Al encargarme los Padres del Oratorio de San Felipe Neri los cantos de Semana Santa en su iglesia, el repertorio de los mismos fue todo formado con polifonía clásica. Cuando el Santo Padre Pío X no había aún publicado su célebre encíclica sobre la música sagrada, ya nosotros, los entusiastas de la reforma, teníamos valor para encararnos con los rutinarios del viejo régimen, que murmuraban sotto voce, de la música sosa polifónica, diciendo que no tenía sentimiento ni filosofía.
Fue entonces, al ejecutar en San Felipe Neri la Pasión del Domingo de Ramos y del Viernes Santo y los responsorios del Jueves Santo por la tarde, en un ambiente de profunda religiosidad, alternando con los salmos y las antífonas de maitines propios del día, después de haber trabajado las voces de hombres y de niños con todo cariño, cuando acabé de comprender y amar a Victoria y de compenetrarme con aquellas páginas sublimes, reveladoras del sacro humanismo de Jesús, del dulce sabor del dolor evangélico.

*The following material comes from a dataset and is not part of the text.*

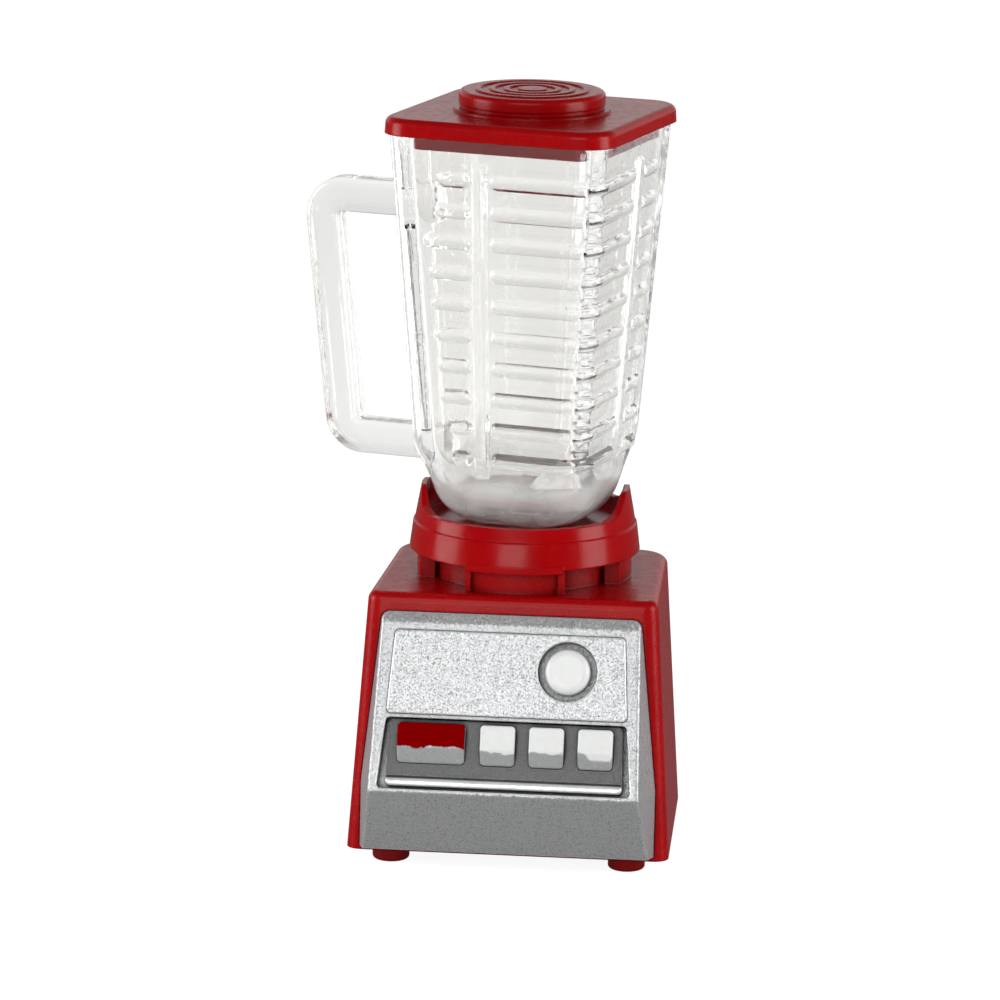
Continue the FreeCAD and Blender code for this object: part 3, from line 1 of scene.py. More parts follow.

Se puede decir que el sello característico del genio de Victoria aparece en los clamores de sus responsorios: allí es donde se encuentra en su mayor y más sublime expresión.
El recuerdo que tengo más profundamente grabado en mi memoria, el que más ha penetrado en mi hondo sentimiento, es el de las audiciones de Semana Santa con la ejecución de los responsorios. También quiero hacer constar al final de estas mis pobres líneas, la impresión hondísima que guardo de la ejecución del responso del sublime Requiem a seis voces, que cantó el Orfeó en el Salón de Ciento de la Casa Consistorial de Barcelona, ante el cadáver del gran poeta Jacinto Verdaguer. No resonaban en la iglesia aquellas páginas sublimes; pero aquella sala gótica, estuche de las gestas históricas de Barcelona, aquella presencia del cadáver del altísimo poeta, aquel momento solemne, hicieron que el responso del Requiem de Victoria vibrara como la más justa expresión de aquel acto inolvidable.